I first learned about Larry Jon Wilson and New Beginnings from Robert Christgau’s review of the album. “The record is as original as you might hope, catchy and fresh-sounding despite overlays of schlock designed to hook the country audience,” wrote Christgau in 1975. “The drawback to rediscovering home truths, which is definitely Wilson’s calling, is that when the excitement fades — and even a modest career takes it toll — the reaffirmations turn back into platitudes.” That’s accurate, but I’ve loved New Beginnings ever since I found the LP for a dollar in a Memphis record store. (Australia’s Omni label reissued it and Let Me Sing My Song to You on one CD in 2011.) “Broomstraw Philosophers” finds Wilson in New York City, where he tells various Big Apple denizens — a taxi-cab driver, a pawn-shop owner and a heroin pusher — how he draws strength from his Southern upbringing. It's a fascinating moment in the history of Southern liberalism.

Mac Gayden, “Caney Fork River Daze” [Appears on McGavock Gayden]

An excellent slice of hard-edged funk, “Caney Fork River Daze” is another song about Southern identity. Gayden & Co. play it in a style similar to Little Feat’s, and the track has a stop-and-start rhythm that puts me in mind of Captain Beefheart circa The Spotlight Kid. Gayden wishes for a celestial world in which there are no “sheriffs in the sky,” but he’ll settle for a trip down into the holler with his holy-roller woman and some devil weed.

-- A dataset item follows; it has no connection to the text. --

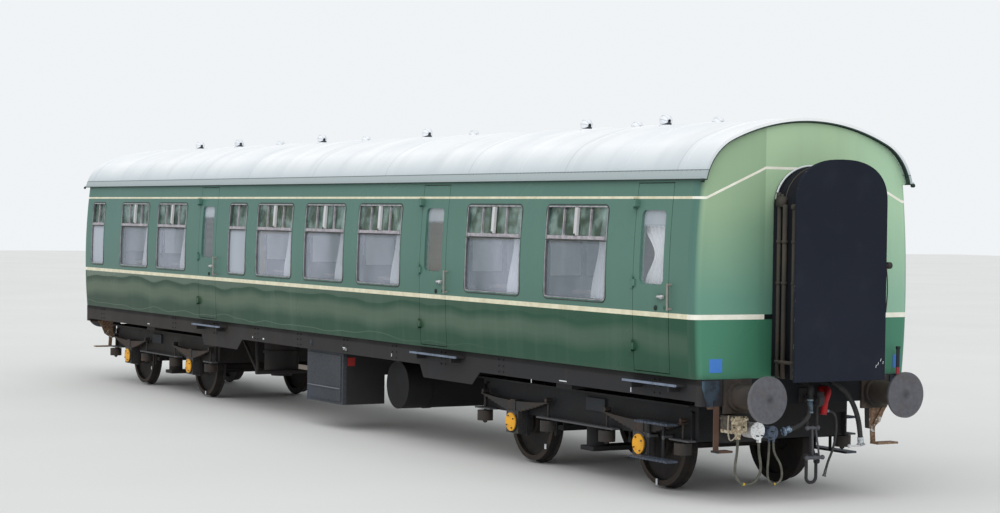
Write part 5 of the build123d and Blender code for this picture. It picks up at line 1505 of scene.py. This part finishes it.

Billy Swan, “Vanessa” [Appears on Billy Swan]

Listen: YouTube

We end our tour of oddball ‘70s Nashville soul-rock-pop with this song from Swan’s 1976 self-titled album. Having already hit with 1974’s rockabilly-flavored “I Can Help,” Swan released the pleasant but somewhat flat followup Rock ‘n’ Roll Moon before delivering his masterpiece. Billy Swan is Pure Pop for Then People, complete with a couple of fine covers of Carl Perkins songs. Written by Swan and Dennis Linde, “Vanessa” is both frantic and relaxed, and I love the way Swan sings the chorus: “Vanessa, it ain’t necessary / For you to keep on hurting me.” Swan never again made anything quite as fine, although I like his 1978 Booker T. Jones-produced You’re OK I’m OK.